For each bit in each packed 32-bit integer, the corresponding bit from a, b, and c are used to form a 3 bit index into imm8, and the value at that bit in imm8 is written to the corresponding destination bit using zeromask k at 32-bit granularity (32-bit elements are zeroed out when the corresponding mask bit is not set).



_mm512_ternarylogic_epi64

extern __m512i __cdecl _mm512_ternarylogic_epi64(__m512i a, __m512i b, __m512i c, int imm8);

Bitwise ternary logic to implement three-operand binary functions; the specific binary function is specified by value in imm8.
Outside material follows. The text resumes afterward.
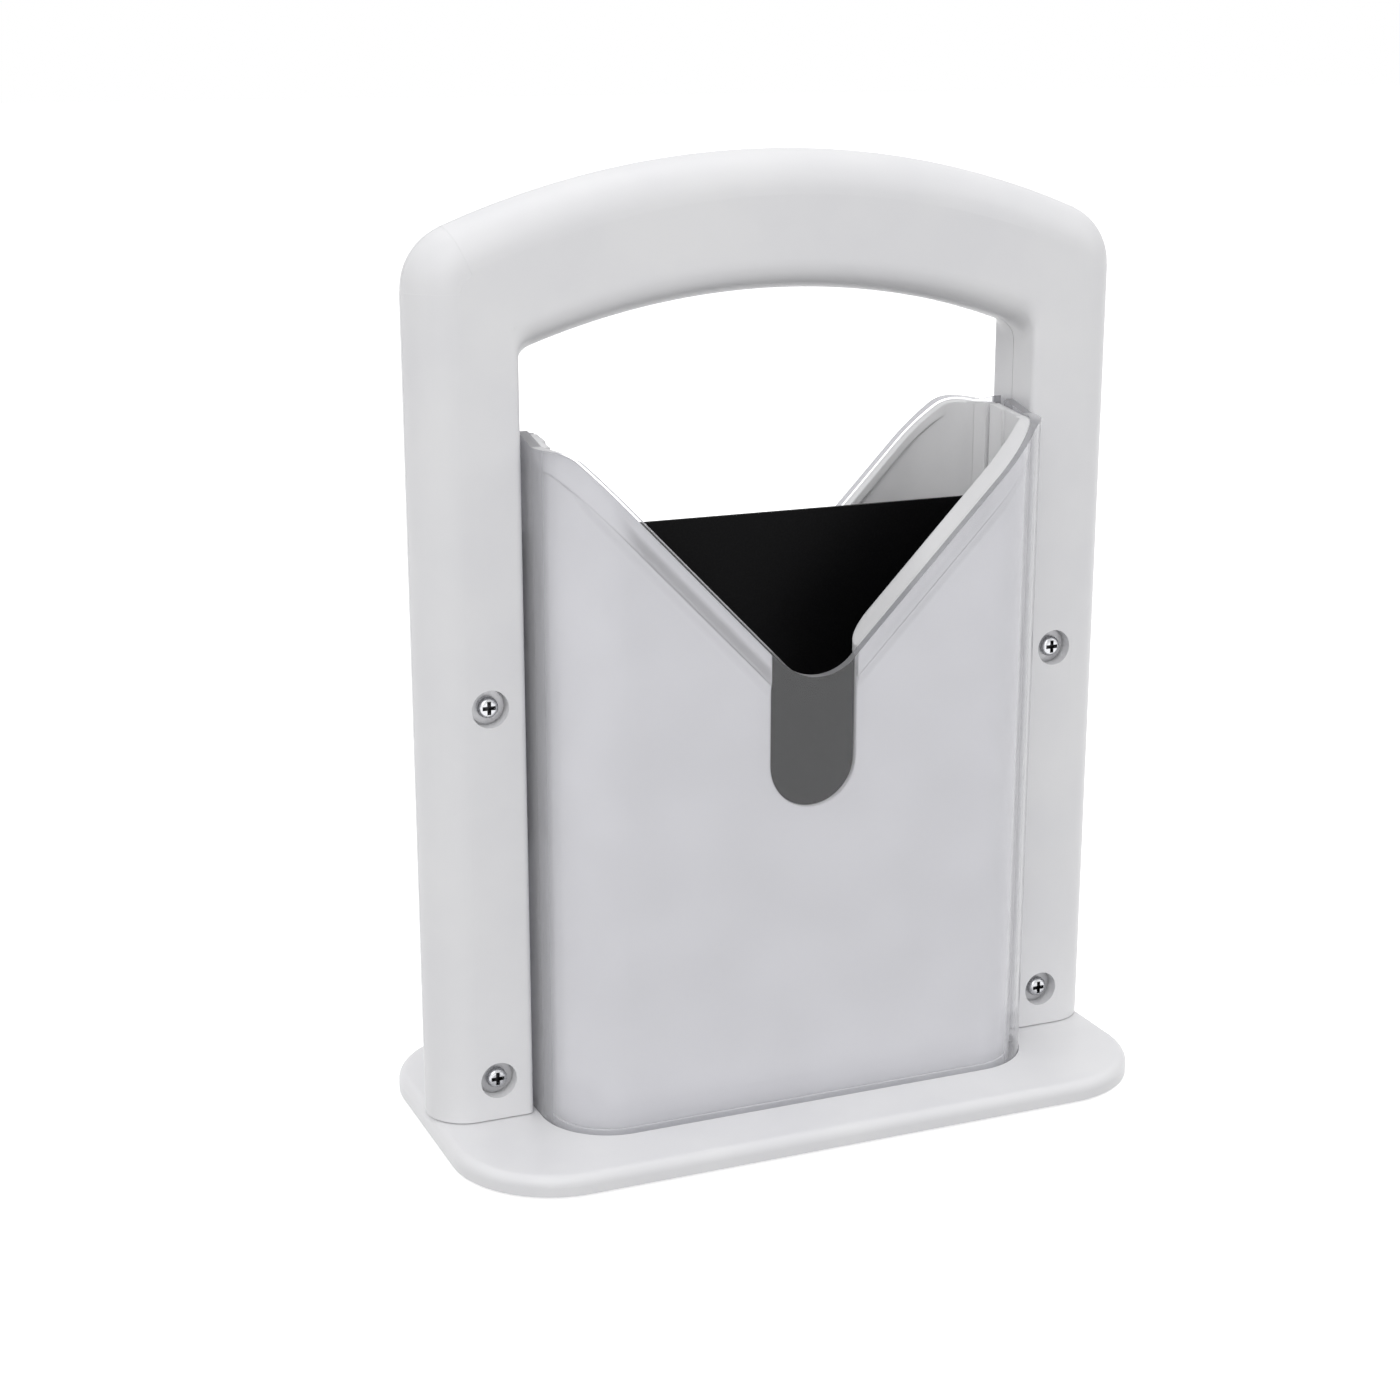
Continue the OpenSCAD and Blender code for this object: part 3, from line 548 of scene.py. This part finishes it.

For each bit in each packed 64-bit integer, the corresponding bit from a, b, and c are used to form a 3-bit index into imm8, and the value at that bit in imm8 is written to the corresponding destination bit.



_mm512_mask_ternarylogic_epi64

extern __m512i __cdecl _mm512_mask_ternarylogic_epi64(__m512i src, __mmask8 k, __m512i a, __m512i b, int imm8);

Bitwise ternary logic to implement three-operand binary functions; the specific binary function is specified by value in imm8.

For each bit in each packed 64-bit integer, the corresponding bit from src, a, and b are used to form a 3 bit index into imm8, and the value at that bit in imm8 is written to the corresponding destination bit using writemask k at 64-bit granularity (64-bit elements are copied from src when the corresponding mask bit is not set).



_mm512_maskz_ternarylogic_epi64

extern __m512i __cdecl _mm512_maskz_ternarylogic_epi64(__mmask8 k, __m512i a, __m512i b, __m512i c, int imm8);

Bitwise ternary logic to implement three-operand binary functions; the specific binary function is specified by value in imm8.

For each bit in each packed 64-bit integer, the corresponding bit from a, b, and c are used to form a 3 bit index into imm8, and the value at that bit in imm8 is written to the corresponding destination bit using zeromask k at 64-bit granularity (64-bit elements are zeroed out when the corresponding mask bit is not set).